Pence asked a federal judge on Thursday to reject the bid by U.S. Rep. Louie Gohmert and other Republicans who filed the lawsuit this week to expand the role of the vice president and allow him to essentially overturn the 2020 election results which have handed Democrat Joe Biden the presidential victory.

The vice president told U.S. District Judge Jeremy Kernodle in Texas Thursday that the lawsuit is a “contradiction” and he is not a proper defendant.

“A suit to establish that the Vice President has discretion over the count, filed against the Vice President, is a walking legal contradiction,” the 14-page filing, written by Department of Justice attorneys representing Pence, read.

(Official White House Photo by D. Myles Cullen)

“It would be the Senate and the House of Representatives that are best positioned to defend the Act. Indeed, as a matter of logic, it is those bodies against whom plaintiffs’ requested relief must run,” the filing said.

A reply from Gohmert to Pence’s brief is expected to be filed Friday and Kernolde, a Trump appointee in Tyler, Texas, has not yet scheduled a hearing in the case. Arizona’s 11 GOP electors signed on to Gohmert’s lawsuit seeking to declare the 1887 Electoral Count Act unconstitutional.

The law, established after the disputed presidential election of 1876, set procedures for counting electoral votes in Congress after presidential elections. It gives Pence a ceremonial role in the upcoming Jan. 6 meeting which Gohmert and others see as constraining the vice president, calling in the lawsuit to invalidate the law as unconstitutional.

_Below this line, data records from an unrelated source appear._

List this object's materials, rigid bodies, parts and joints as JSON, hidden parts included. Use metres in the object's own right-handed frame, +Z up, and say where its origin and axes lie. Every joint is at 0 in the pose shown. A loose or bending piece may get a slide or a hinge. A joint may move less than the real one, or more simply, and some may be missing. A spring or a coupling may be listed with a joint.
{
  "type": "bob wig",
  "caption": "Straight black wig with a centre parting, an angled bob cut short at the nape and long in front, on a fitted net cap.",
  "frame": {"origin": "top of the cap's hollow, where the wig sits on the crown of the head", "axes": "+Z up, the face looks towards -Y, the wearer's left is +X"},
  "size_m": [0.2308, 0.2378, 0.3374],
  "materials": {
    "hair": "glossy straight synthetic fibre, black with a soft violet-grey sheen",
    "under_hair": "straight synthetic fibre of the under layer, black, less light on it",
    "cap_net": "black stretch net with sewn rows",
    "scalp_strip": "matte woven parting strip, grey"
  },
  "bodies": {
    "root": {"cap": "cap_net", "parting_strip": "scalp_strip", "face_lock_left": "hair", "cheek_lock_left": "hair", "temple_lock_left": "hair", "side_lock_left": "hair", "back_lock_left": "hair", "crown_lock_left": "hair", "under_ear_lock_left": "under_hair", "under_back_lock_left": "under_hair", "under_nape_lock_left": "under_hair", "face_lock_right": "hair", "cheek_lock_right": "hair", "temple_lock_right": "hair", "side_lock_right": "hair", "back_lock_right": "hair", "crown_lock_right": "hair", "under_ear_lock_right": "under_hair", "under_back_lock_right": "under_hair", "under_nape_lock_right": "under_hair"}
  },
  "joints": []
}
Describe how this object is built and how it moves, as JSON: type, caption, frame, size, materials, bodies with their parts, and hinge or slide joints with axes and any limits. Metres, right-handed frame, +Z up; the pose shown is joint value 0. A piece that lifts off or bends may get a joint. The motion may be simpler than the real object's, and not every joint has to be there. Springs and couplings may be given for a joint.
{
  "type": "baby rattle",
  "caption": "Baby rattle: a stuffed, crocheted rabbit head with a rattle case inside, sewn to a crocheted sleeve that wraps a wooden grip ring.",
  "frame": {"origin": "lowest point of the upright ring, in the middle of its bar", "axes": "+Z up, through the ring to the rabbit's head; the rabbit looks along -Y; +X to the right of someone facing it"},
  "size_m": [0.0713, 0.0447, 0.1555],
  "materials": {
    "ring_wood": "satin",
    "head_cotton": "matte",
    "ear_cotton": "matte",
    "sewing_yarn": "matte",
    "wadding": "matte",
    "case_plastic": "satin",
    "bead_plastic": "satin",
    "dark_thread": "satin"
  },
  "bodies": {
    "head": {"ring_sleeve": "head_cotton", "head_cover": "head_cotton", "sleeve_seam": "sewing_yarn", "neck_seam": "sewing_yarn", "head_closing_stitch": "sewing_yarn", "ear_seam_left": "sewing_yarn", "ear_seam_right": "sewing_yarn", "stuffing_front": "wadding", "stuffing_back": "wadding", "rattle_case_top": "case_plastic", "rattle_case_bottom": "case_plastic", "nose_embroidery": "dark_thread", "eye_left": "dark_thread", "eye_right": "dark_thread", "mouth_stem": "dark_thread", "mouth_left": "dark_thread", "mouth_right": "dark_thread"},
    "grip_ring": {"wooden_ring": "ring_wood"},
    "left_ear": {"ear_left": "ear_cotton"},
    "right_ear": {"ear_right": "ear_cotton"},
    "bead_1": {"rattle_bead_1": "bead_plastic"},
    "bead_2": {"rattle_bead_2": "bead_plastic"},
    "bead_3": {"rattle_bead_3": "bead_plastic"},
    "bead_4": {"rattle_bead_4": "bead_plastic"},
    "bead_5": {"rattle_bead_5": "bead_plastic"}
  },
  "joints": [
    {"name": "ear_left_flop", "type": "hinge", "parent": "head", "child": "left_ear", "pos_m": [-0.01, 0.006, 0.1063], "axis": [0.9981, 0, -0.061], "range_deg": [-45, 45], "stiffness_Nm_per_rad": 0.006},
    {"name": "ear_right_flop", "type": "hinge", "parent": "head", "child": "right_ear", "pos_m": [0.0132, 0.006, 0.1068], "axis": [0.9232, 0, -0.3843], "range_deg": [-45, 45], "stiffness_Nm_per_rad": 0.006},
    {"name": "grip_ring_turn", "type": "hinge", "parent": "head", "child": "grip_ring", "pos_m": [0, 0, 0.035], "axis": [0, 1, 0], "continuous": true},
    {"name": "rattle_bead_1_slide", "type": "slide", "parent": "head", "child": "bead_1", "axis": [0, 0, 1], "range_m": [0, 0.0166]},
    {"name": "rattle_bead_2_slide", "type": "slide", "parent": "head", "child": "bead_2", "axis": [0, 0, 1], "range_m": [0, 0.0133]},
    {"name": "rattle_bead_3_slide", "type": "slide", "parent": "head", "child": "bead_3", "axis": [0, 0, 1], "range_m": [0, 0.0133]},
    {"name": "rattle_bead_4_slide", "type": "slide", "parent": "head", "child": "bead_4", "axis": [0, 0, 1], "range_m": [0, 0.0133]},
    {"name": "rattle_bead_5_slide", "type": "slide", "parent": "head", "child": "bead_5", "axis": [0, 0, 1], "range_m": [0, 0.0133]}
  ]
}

According to Gohmert’s lawsuit, as president of the Senate, Pence would count the electoral votes under the authority of the 12th Amendment. In the case of the 2020 election, this count would then hopefully hand the electoral win to President Donald Trump.

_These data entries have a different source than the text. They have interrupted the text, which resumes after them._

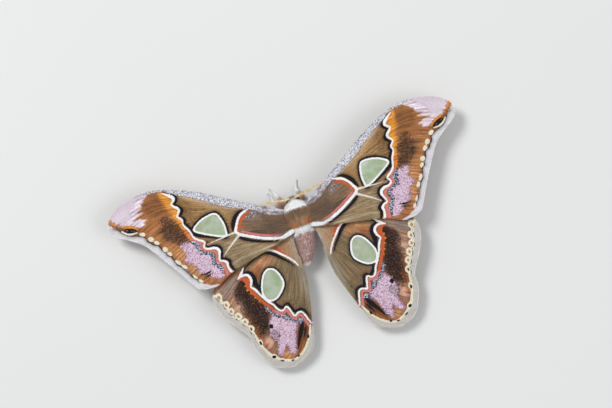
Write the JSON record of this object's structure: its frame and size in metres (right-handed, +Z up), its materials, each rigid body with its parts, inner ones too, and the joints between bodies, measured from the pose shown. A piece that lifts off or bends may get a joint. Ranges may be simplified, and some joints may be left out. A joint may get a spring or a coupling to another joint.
{
  "type": "window-winged silkmoth",
  "caption": "Brown silkmoth at rest, wings spread flat, with a clear window in each wing, feathered feelers and small feet to stand on.",
  "frame": {"origin": "on the floor under the middle of the moth's plan, its feet on the plane Z = 0", "axes": "+Y towards the head, +X towards the moth's right wing, +Z up out of its back"},
  "size_m": [0.1282, 0.075, 0.0121],
  "materials": {
    "head_hair": "hairy",
    "thorax_hair": "hairy",
    "abdomen_scale": "scaly",
    "eye": "glossy",
    "antenna": "satin",
    "wing": "matt scales",
    "leg": "hairy"
  },
  "bodies": {
    "root": {"head": "head_hair", "thorax": "thorax_hair", "abdomen": "abdomen_scale", "eye_left": "eye", "eye_right": "eye", "antenna_left": "antenna", "antenna_right": "antenna", "forewing_left": "wing", "forewing_right": "wing", "hindwing_left": "wing", "hindwing_right": "wing", "leg_front_left": "leg", "leg_front_right": "leg", "leg_mid_left": "leg", "leg_mid_right": "leg", "leg_hind_left": "leg", "leg_hind_right": "leg"}
  },
  "joints": []
}
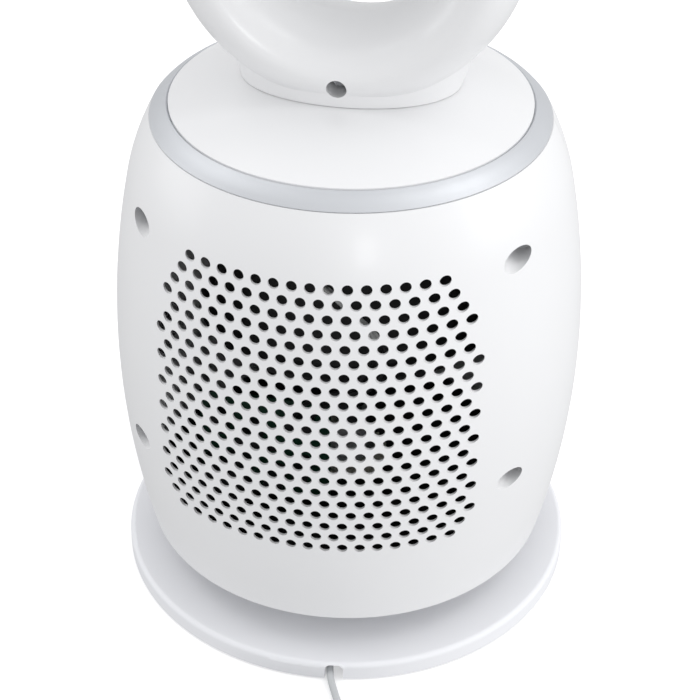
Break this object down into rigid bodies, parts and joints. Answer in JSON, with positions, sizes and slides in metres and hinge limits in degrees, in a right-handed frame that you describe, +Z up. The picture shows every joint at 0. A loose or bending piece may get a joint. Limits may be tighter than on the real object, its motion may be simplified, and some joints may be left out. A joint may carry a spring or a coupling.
{
  "type": "tower fan",
  "caption": "White tower fan: perforated barrel on a round base, silver trim ring, and an oval air loop that blows from a hidden slot.",
  "frame": {"origin": "on the floor under the centre of the base plate", "axes": "+Z up, the air leaves towards -Y, the intake grille and the cord face +Y"},
  "size_m": [0.234, 0.3288, 0.585],
  "materials": {
    "base_shell": "satin moulded white with a slight grey cast",
    "dark_plastic": "matt moulded",
    "cast_weight": "rough cast",
    "rubber": "matt",
    "screw_steel": "zinc plated",
    "race_steel": "ground",
    "gear_plastic": "natural acetal",
    "cord_sheath": "soft white sheath",
    "plug_plastic": "moulded white",
    "pin_metal": "nickel plated",
    "inner_plastic": "matt moulded",
    "shell_white": "glossy moulded white",
    "silver_trim": "satin silver paint",
    "loop_white": "glossy moulded white",
    "motor_metal": "satin",
    "bronze": "sintered",
    "board_green": "solder mask",
    "component_black": "moulded",
    "wire_white": "insulation",
    "smoked_window": "smoked gloss",
    "impeller_plastic": "glass filled",
    "button_white": "satin moulded white"
  },
  "bodies": {
    "base": {"base_plate": "base_shell", "base_bottom_cover": "dark_plastic", "base_weight": "cast_weight", "rubber_feet": "rubber", "base_cover_screws": "screw_steel", "lower_race": "race_steel", "bearing_balls": "race_steel", "sun_gear": "gear_plastic", "spindle_clip": "race_steel", "inner_lead": "cord_sheath", "cord_boot": "cord_sheath", "power_cord": "cord_sheath", "cord_coil": "cord_sheath", "cord_tail": "cord_sheath", "cord_tie": "dark_plastic", "plug_body": "plug_plastic", "plug_pins": "pin_metal"},
    "head": {"turntable_plate": "inner_plastic", "upper_race": "race_steel", "rear_shell": "shell_white", "front_shell": "shell_white", "shell_screws": "screw_steel", "trim_ring": "silver_trim", "top_disc": "shell_white", "loop_rear_shell": "loop_white", "loop_front_shell": "loop_white", "loop_screw": "screw_steel", "loop_seal": "rubber", "air_duct": "inner_plastic", "diffuser": "inner_plastic", "motor": "motor_metal", "motor_bearings": "bronze", "motor_bushes": "rubber", "oscillation_motor": "motor_metal", "oscillation_motor_screws": "screw_steel", "power_board": "board_green", "power_components": "component_black", "button_board": "board_green", "display_board": "board_green", "wire_harness": "wire_white", "display_window": "smoked_window"},
    "impeller_body": {"impeller": "impeller_plastic", "motor_shaft": "race_steel", "impeller_nut": "screw_steel"},
    "pinion_body": {"pinion": "gear_plastic"},
    "button_power_body": {"button_power": "button_white"},
    "button_speed_down_body": {"button_speed_down": "button_white"},
    "button_speed_up_body": {"button_speed_up": "button_white"},
    "button_oscillate_body": {"button_oscillate": "button_white"},
    "button_timer_body": {"button_timer": "button_white"}
  },
  "joints": [
    {"name": "head_swing", "type": "hinge", "parent": "base", "child": "head", "pos_m": [0, 0, 0.0298], "axis": [0, 0, 1], "range_deg": [-40, 40]},
    {"name": "pinion_spin", "type": "hinge", "parent": "head", "child": "pinion_body", "pos_m": [0.014, -0.02425, 0.052], "axis": [0, 0, 1], "range_deg": [-110, 110]},
    {"name": "impeller_spin", "type": "hinge", "parent": "head", "child": "impeller_body", "pos_m": [0, 0, 0.175], "axis": [0, 0, 1], "continuous": true},
    {"name": "press_power", "type": "slide", "parent": "head", "child": "button_power_body", "axis": [0, 1, 0], "range_m": [0, 0.0012], "stiffness_N_per_m": 600, "springref_m": -0.0004},
    {"name": "press_speed_down", "type": "slide", "parent": "head", "child": "button_speed_down_body", "axis": [0, 1, 0], "range_m": [0, 0.0012], "stiffness_N_per_m": 600, "springref_m": -0.0004},
    {"name": "press_speed_up", "type": "slide", "parent": "head", "child": "button_speed_up_body", "axis": [0, 1, 0], "range_m": [0, 0.0012], "stiffness_N_per_m": 600, "springref_m": -0.0004},
    {"name": "press_oscillate", "type": "slide", "parent": "head", "child": "button_oscillate_body", "axis": [0, 1, 0], "range_m": [0, 0.0012], "stiffness_N_per_m": 600, "springref_m": -0.0004},
    {"name": "press_timer", "type": "slide", "parent": "head", "child": "button_timer_body", "axis": [0, 1, 0], "range_m": [0, 0.0012], "stiffness_N_per_m": 600, "springref_m": -0.0004}
  ],
  "couplings": [
    {"joint": "pinion_spin", "follows": "head_swing", "ratio": 2.5}
  ]
}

But House General Counsel Doug Letter argued in the amicus curiae brief filed Thursday that the move is “meritless” and that the plaintiffs, which include Kelli Ward, who chairs the Arizona Republican Party, have no standing in the case.

“At bottom, this litigation seeks to enlist the federal courts in a belated and meritless assault on longstanding constitutional processes for confirming the results of a national election for President,” Letter said.

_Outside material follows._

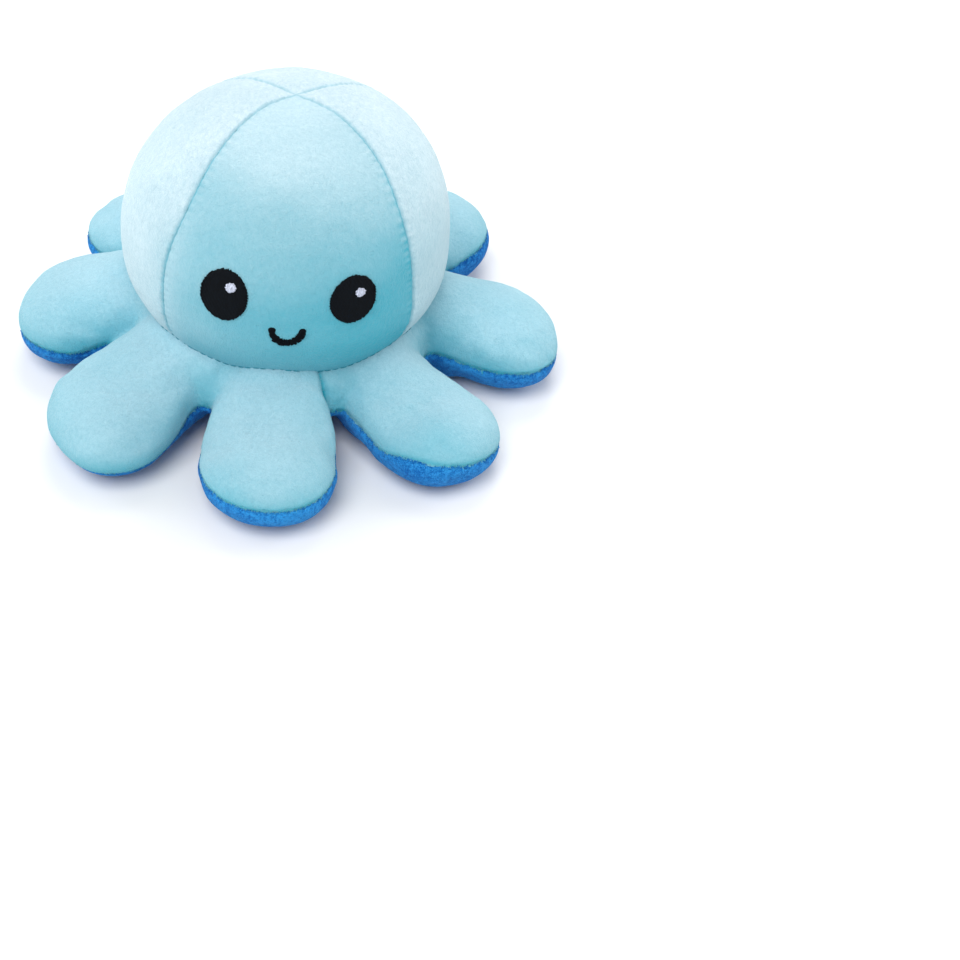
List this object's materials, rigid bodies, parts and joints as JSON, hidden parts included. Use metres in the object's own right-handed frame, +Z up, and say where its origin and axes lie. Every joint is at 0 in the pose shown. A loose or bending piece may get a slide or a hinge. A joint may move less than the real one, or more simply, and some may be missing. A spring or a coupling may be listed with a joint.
{
  "type": "plush octopus",
  "caption": "Stuffed toy octopus with a round gored head, short plump arms and a pocket underneath, made to be turned inside out.",
  "frame": {"origin": "on the floor, under the middle of the head", "axes": "+Z up, -Y the way the face looks, +X to the right of someone who looks at the face"},
  "size_m": [0.2, 0.2, 0.112],
  "materials": {
    "light_plush": "short-pile velour, light blue",
    "dark_plush": "short-pile velour, strong blue",
    "stuffing": "loose white polyester fibre",
    "black_thread": "satin-stitched black thread",
    "white_thread": "satin-stitched white thread"
  },
  "bodies": {
    "body": {"head_front_panel": "light_plush", "head_right_panel": "light_plush", "head_back_panel": "light_plush", "head_left_panel": "light_plush", "pocket_front_panel": "dark_plush", "pocket_right_panel": "dark_plush", "pocket_back_panel": "dark_plush", "pocket_left_panel": "dark_plush", "body_stuffing": "stuffing", "skirt_top_panel": "light_plush", "skirt_under_panel": "dark_plush", "smiling_left_eye": "black_thread", "smiling_right_eye": "black_thread", "smiling_left_glint": "white_thread", "smiling_right_glint": "white_thread", "smiling_mouth": "black_thread", "sulky_left_eye": "black_thread", "sulky_right_eye": "black_thread", "sulky_left_glint": "white_thread", "sulky_right_glint": "white_thread", "sulky_mouth": "black_thread"},
    "arm_front": {"arm_front_top_panel": "light_plush", "arm_front_under_panel": "dark_plush", "arm_front_stuffing": "stuffing"},
    "arm_front_right": {"arm_front_right_top_panel": "light_plush", "arm_front_right_under_panel": "dark_plush", "arm_front_right_stuffing": "stuffing"},
    "arm_right": {"arm_right_top_panel": "light_plush", "arm_right_under_panel": "dark_plush", "arm_right_stuffing": "stuffing"},
    "arm_back_right": {"arm_back_right_top_panel": "light_plush", "arm_back_right_under_panel": "dark_plush", "arm_back_right_stuffing": "stuffing"},
    "arm_back": {"arm_back_top_panel": "light_plush", "arm_back_under_panel": "dark_plush", "arm_back_stuffing": "stuffing"},
    "arm_back_left": {"arm_back_left_top_panel": "light_plush", "arm_back_left_under_panel": "dark_plush", "arm_back_left_stuffing": "stuffing"},
    "arm_left": {"arm_left_top_panel": "light_plush", "arm_left_under_panel": "dark_plush", "arm_left_stuffing": "stuffing"},
    "arm_front_left": {"arm_front_left_top_panel": "light_plush", "arm_front_left_under_panel": "dark_plush", "arm_front_left_stuffing": "stuffing"}
  },
  "joints": [
    {"name": "arm_front_flex", "type": "hinge", "parent": "body", "child": "arm_front", "pos_m": [0, -0.058, 0.0145], "axis": [-1, 0, 0], "range_deg": [-35, 35], "stiffness_Nm_per_rad": 0.06},
    {"name": "arm_front_right_flex", "type": "hinge", "parent": "body", "child": "arm_front_right", "pos_m": [0.04101, -0.04101, 0.0145], "axis": [-0.7071, -0.7071, 0], "range_deg": [-35, 35], "stiffness_Nm_per_rad": 0.06},
    {"name": "arm_right_flex", "type": "hinge", "parent": "body", "child": "arm_right", "pos_m": [0.058, 0, 0.0145], "axis": [0, -1, 0], "range_deg": [-35, 35], "stiffness_Nm_per_rad": 0.06},
    {"name": "arm_back_right_flex", "type": "hinge", "parent": "body", "child": "arm_back_right", "pos_m": [0.04101, 0.04101, 0.0145], "axis": [0.7071, -0.7071, 0], "range_deg": [-35, 35], "stiffness_Nm_per_rad": 0.06},
    {"name": "arm_back_flex", "type": "hinge", "parent": "body", "child": "arm_back", "pos_m": [0, 0.058, 0.0145], "axis": [1, 0, 0], "range_deg": [-35, 35], "stiffness_Nm_per_rad": 0.06},
    {"name": "arm_back_left_flex", "type": "hinge", "parent": "body", "child": "arm_back_left", "pos_m": [-0.04101, 0.04101, 0.0145], "axis": [0.7071, 0.7071, 0], "range_deg": [-35, 35], "stiffness_Nm_per_rad": 0.06},
    {"name": "arm_left_flex", "type": "hinge", "parent": "body", "child": "arm_left", "pos_m": [-0.058, 0, 0.0145], "axis": [0, 1, 0], "range_deg": [-35, 35], "stiffness_Nm_per_rad": 0.06},
    {"name": "arm_front_left_flex", "type": "hinge", "parent": "body", "child": "arm_front_left", "pos_m": [-0.04101, -0.04101, 0.0145], "axis": [-0.7071, 0.7071, 0], "range_deg": [-35, 35], "stiffness_Nm_per_rad": 0.06}
  ]
}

“Granting plaintiffs this extraordinary relief just days before the Joint Session would not only reward their inexcusably delayed filing,” Letter added, “it would also risk upending the orderly rules that have governed Congressional counting of electoral votes for more than a century and undermining the public’s confidence in the constitutionally prescribed processes for confirming—not overturning—the results of the election.”

Meanwhile, an effort to formally object to the 2020 Electoral College results is gathering steam with House Republicans. About 140 GOP House members plan to object to the vote certification next week.

U.S. Senator Josh Hawley announced that he plans to object to the certification of the election results, becoming the first GOP senator to openly join Republican House members and thereby force a debate and vote in both the chambers of Congress.

The Missouri lawmaker announced on Wednesday that he wants lawmakers to investigate potential voter fraud in several states and to pass measures “to secure the integrity of our elections” moving forward. On Thursday,  Senate Majority Leader Mitch McConnell, who has repeatedly called on GOP lawmakers not to be part of what he sees as a doomed effort to give Trump a second term, realized Hawley had skipped out on a conference call on the issue.